I have submitted my project for the Streets Department to review, and some of their requirements conflict with instructions from the PWD or Manual itself. Whose directions should I listen to?

Upon receiving conflicting instructions from other agencies, project managers shall consult with their PWD project reviewer to determine the appropriate steps necessary to resolve the conflicting guidance.

I am developing a project that is on a State Route in Philadelphia. Can I still build a Green Street?

Yes. However, projects along state routes must be submitted to PennDOT for review. These projects will also require a Highway Occupancy Permit, so early coordination with PennDOT is critical. Please see Chapter 7 of the Manual for more information.

If I build a Green Street according to these specifications, will PWD accept the project as an asset and maintain it?

Yes. PWD will own and maintain GSI in the right-of-way after construction. All infrastructure must be approved by PWD’s Design and Construction unit.

Does review of a private development project with a Green Streets component entail a review by PWD Stormwater Plan Review (for the private development) and a separate review by Green Stormwater Infrastructure Design (for the Green Streets component)?

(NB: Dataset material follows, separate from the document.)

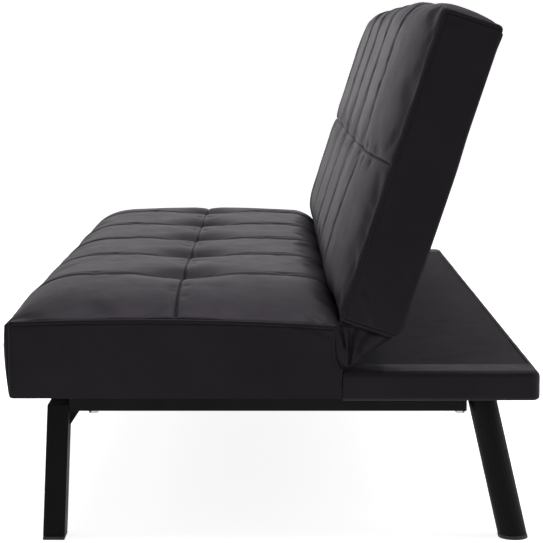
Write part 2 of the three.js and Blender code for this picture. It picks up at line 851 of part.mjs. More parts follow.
// A front leg's outline in X and Z between two heights, drawn in by a wall.
function legOutline(side, z0, z1, inset) {
  const half = legBreadth / 2 - inset;
  return [
    [side * (legCentre(z0) - half), z0],
    [side * (legCentre(z0) + half), z0],
    [side * (legCentre(z1) + half), z1],
    [side * (legCentre(z1) - half), z1],
  ];
}

function frontLeg(side) {
  const outer = plateAlong(legOutline(side, footPad, legTop, 0), [frontLegY, frontLegY + legWidth]);
  const boreY = [frontLegY + tubeWall, frontLegY + legWidth - tubeWall];
  const bore = plateAlong(legOutline(side, -overrun, legTop - tubeWall, tubeWall), boreY);
  return leaned(cut(outer, bore));
}

function frontFoot(side) {
  const grow = slide;
  const padX = [side * (legFootX - legBreadth / 2 - grow), side * (legFootX + legBreadth / 2)];
  const pad = block(padX, [frontLegY, frontLegY + legWidth], [0, footPad - touch]);
  const clear = tubeWall + slide;
  const plugY = [frontLegY + clear, frontLegY + legWidth - clear];
  return leaned(join(pad, plateAlong(legOutline(side, footPad / 2, 3 * footPad, clear), plugY)));
}

function crossTube() {
  const low = legTop - tubeHeight;
  const inner = (z) => legCentre(z) - legBreadth / 2 - touch;
  const outline = [
    [-inner(low), low],
    [inner(low), low],
    [inner(legTop), legTop],
    [-inner(legTop), legTop],
  ];
  const bore = block(
    [-endX, endX],
    [frontLegY + tubeWall, frontLegY + legWidth - tubeWall],
    [low + tubeWall, legTop - tubeWall],
  );
  return cut(plateAlong(outline, [frontLegY, frontLegY + legWidth]), bore);
}

const boltShares = [0.06, 0.985];
const boltHead = 8;
const boltHeadHeight = 5;
const boltRadius = 4;

function railRange() {
  return [frontLegY + legWidth + touch, railRear];
}

function boltPlaces() {
  const [y0, y1] = railRange();
  return boltShares.map((share) => THREE.MathUtils.lerp(y0, y1, share));
}

function sideRail(side) {
  const across = [side * (railX - railWidth), side * railX];
  const [y0, y1] = railRange();
  const outer = block(across, [y0, y1], [railFoot, railTop]);
  const boreX = [side * (railX - railWidth + tubeWall), side * (railX - tubeWall)];
  const bore = block(boreX, [y0 - overrun, y1 + overrun], [railFoot + tubeWall, railTop - tubeWall]);
  const holes = boltPlaces().map((y) =>
    barUp(boltRadius + slide, side * (railX - railWidth / 2), y, [railFoot - overrun, railFoot + overrun]),
  );
  return cut(outer, bore, ...holes);
}

function railBolt(side, y) {
  const x = side * (railX - railWidth / 2);
  const head = barUp(boltHead, x, y, [railFoot - boltHeadHeight, railFoot - touch], 6);
  const shank = barUp(boltRadius, x, y, [railFoot - 2 * touch, railTop - tubeWall - touch], 12);
  return join(head, shank);
}

function weldGusset(side) {
  const [y0] = railRange();
  const middle = railX - railWidth / 2;
  const [high, low] = [railFoot - touch, railFoot - gussetDrop];
  const outline = [
    [y0 - legLean(high), high],
    [y0 - legLean(low), low],
    [y0 + gussetRun, high],
  ];
  return plateAcross(outline, [side * (middle - steel / 2), side * (middle + steel / 2)]);
}

const rearLegRadius = 23;
const rearLegInset = 86;
const rearLegTopY = rear - rearLegInset;
const rearLegRake = 51;
const rearLegSplay = 50;
const rearLegPlateWidth = 84;
const rearLegTop = underside - touch - steel - touch;
const rearLegSides = 20;
const rearFootX = endX - footInset - rearLegRadius;

// A raked round bar between two heights, cut level at both ends.
function rakedBar(side, radius, z0, z1) {
  const foot = new THREE.Vector3(side * rearFootX, rearLegTopY + rearLegRake, 0);
  const head = new THREE.Vector3(side * (rearFootX - rearLegSplay), rearLegTopY, rearLegTop);
  const way = head.clone().sub(foot);
  const long = way.length() * 2;
  const bar = new THREE.CylinderGeometry(radius, radius, long, rearLegSides);
  const turn = new THREE.Quaternion().setFromUnitVectors(new THREE.Vector3(0, 1, 0), way.normalize());
  bar.applyQuaternion(turn);
  bar.translate(...foot.add(head).multiplyScalar(0.5).toArray());
  const slab = block([-length, length], [-depth, depth], [z0, z1]);
  return geometryOf(solidOf(bar).intersect(solidOf(slab)));
}

function rearLeg(side) {
  const bore = rakedBar(side, rearLegRadius - tubeWall, -overrun, rearLegTop + overrun);
  return cut(rakedBar(side, rearLegRadius, footPad, rearLegTop), bore);
}

function rearFoot(side) {
  const pad = rakedBar(side, rearLegRadius + slide, 0, footPad - touch);
  const plug = rakedBar(side, rearLegRadius - tubeWall - slide, footPad / 2, 3 * footPad);
  return join(pad, plug);
}

function rearLegPlate(side) {
  const x = rearFootX - rearLegSplay;
  const half = rearLegPlateWidth / 2;
  const across = [side * (x - half), side * (x + half)];
  const plateRange = [railRear + touch, rearLegTopY + half];
  let plate = block(across, plateRange, [underside - touch - steel, underside - touch]);
  const heights = [underside - steel - pinHeadThickness, underside - steel];
  for (const screwX of [x - half + boltHead, x + half - boltHead]) {
    for (const screwY of [plateRange[0] + boltHead, plateRange[1] - boltHead]) {
      plate = join(plate, barUp(boltHead / 2, side * screwX, screwY, heights, 10));
    }
  }
  return plate;
}

function underFrame() {
  const group = new THREE.Group();
  group.add(named("front_cross_tube", crossTube(), blackSteel));
  for (const { side, hand } of sides) {
    group.add(named(`front_leg_${hand}`, frontLeg(side), blackSteel));
    group.add(named(`front_foot_${hand}`, frontFoot(side), blackPlastic));
    group.add(named(`side_rail_${hand}`, sideRail(side), blackSteel));
    group.add(named(`leg_gusset_plate_${hand}`, weldGusset(side), blackSteel));
    group.add(named(`rear_leg_${hand}`, rearLeg(side), blackSteel));
    group.add(named(`rear_foot_${hand}`, rearFoot(side), blackPlastic));
    group.add(named(`rear_leg_plate_${hand}`, rearLegPlate(side), blackSteel));
    boltPlaces().forEach((y, n) => {
      const place = n === 0 ? "front" : "rear";
      group.add(named(`rail_bolt_${place}_${hand}`, railBolt(side, y), plainSteel));
    });
  }
  return group;
}

const sofa = new THREE.Group();
sofa.add(underFrame(), baseBoards(), ledgeCovering(), seat(), hinges(), backrest(), looseLeather());

export default sofa;
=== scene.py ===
# Looks for the click clack sofa bed: a channelled faux-leather seat and back, a low rear ledge,
# loose gathered leather at the fold, and a black steel under-frame. Metres, in the frame's own axes.
import json
import math
from functools import cached_property
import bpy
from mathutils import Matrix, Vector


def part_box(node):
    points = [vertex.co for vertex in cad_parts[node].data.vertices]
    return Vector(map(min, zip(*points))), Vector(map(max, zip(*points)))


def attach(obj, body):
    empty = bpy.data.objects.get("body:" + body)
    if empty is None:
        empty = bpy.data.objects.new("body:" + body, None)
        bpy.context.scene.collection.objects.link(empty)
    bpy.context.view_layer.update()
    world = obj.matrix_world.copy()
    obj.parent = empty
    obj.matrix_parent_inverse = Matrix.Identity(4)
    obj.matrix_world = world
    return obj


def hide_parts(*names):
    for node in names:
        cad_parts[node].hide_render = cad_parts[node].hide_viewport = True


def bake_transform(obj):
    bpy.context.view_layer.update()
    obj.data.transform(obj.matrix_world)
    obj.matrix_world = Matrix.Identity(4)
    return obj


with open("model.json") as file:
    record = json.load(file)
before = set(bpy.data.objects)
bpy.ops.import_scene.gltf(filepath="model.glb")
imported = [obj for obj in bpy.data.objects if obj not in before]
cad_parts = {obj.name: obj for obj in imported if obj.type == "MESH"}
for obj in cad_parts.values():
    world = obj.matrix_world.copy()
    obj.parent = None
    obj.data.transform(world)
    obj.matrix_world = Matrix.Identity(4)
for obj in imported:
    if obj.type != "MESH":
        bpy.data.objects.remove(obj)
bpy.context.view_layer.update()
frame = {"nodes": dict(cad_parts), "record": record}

from types import SimpleNamespace

import bmesh
import bpy
import numpy as np
from mathutils import Vector

scene = bpy.context.scene
MM = 0.001


def mm(*sizes):
    """Millimetres in metres."""
    return tuple(size * MM for size in sizes)


QUARTER = math.pi / 2
TURN = 2 * math.pi
TINY = 1e-12

# Places read from the frame
end_low, end_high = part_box("seat_end_panel_right")
ledge_low, ledge_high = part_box("ledge_cover")
END = end_high.x
PANEL = end_high.x - end_low.x
COVER_END = END - PANEL
UNDERSIDE = end_low.z
SEAT_FRONT = end_low.y
SEAT_REAR = end_high.y
LEDGE_TOP = ledge_high.z
REAR = ledge_high.y
CHANNELS = 6
PITCH = 2 * END / CHANNELS
SEAMS = [-END + n * PITCH for n in range(1, CHANNELS)]
HANDS = (("left", -1), ("right", 1))

# The backrest's own frame: T runs to its rear, S up its slope
BACK_LEAN = math.radians(18.2)
BACK_FOOT = Vector((0, SEAT_REAR - 6 * MM, UNDERSIDE + 124 * MM))
BACK_HEIGHT, BACK_DEPTH = mm(515, 95)


# Helpers for arrays
def smooth(t):
    t = np.clip(t, 0, 1)
    return t * t * (3 - 2 * t)


def lerp(a, b, t):
    return a + (b - a) * t


def bell(distance, width):
    return np.exp(-((distance / width) ** 2))


def fading(distance, reach):
    return np.exp(-np.abs(distance) / reach)


def rounding(from_edge, radius, drop):
    """How far an edge's rounding turns in at a distance from it: by drop at the edge itself."""
    share = np.clip(1 - from_edge / radius, 0, 1)
    return drop * (1 - np.sqrt(1 - share ** 2))


def joined(*parts):
    """Points from their coordinates, each a number or an array."""
    return np.stack(np.broadcast_arrays(*parts), axis=-1)


def read_at(new_places, places, values, axis=0):
    """Values known at some places along an axis, read at others."""
    return np.apply_along_axis(lambda line: np.interp(new_places, places, line), axis, values)


def lengths_to(path):
    """The distance along a path to each of its points."""
    return np.append(0, np.cumsum(np.linalg.norm(np.diff(path, axis=0), axis=1)))


def normals_of(grid):
    """Unit normals of a grid of points."""
    normals = np.cross(np.gradient(grid, axis=0), np.gradient(grid, axis=1))
    return normals / np.maximum(np.linalg.norm(normals, axis=-1, keepdims=True), TINY)


LATTICE = 64
LATTICE_SHIFT = 1000


def value_noise(u, v, cell, seed):
    """Smooth noise from -1 to 1 over a lattice of seeded random values."""
    lattice = np.random.RandomState(seed).uniform(-1, 1, (LATTICE, LATTICE))
    gu, gv = u / cell + LATTICE_SHIFT, v / cell + LATTICE_SHIFT
    iu, iv = np.floor(gu).astype(int), np.floor(gv).astype(int)
    fu, fv = smooth(gu - iu), smooth(gv - iv)
    corners = [[lattice[(iu + i) % LATTICE, (iv + j) % LATTICE] for i in (0, 1)] for j in (0, 1)]
    low, high = [lerp(*pair, fu) for pair in corners]
    return lerp(low, high, fv)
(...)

Yes. The PWD Stormwater Regulations apply to private development projects, while the standards identified in the Green Streets Design Manual apply to projects within the right-of-way, which will ultimately be owned and maintained by PWD. At this time, these are separate reviews administered by PWD. However, PWD is looking for ways to streamline the process. Further detail regarding PWD’s review processes can be found in Chapter 7 of the manual.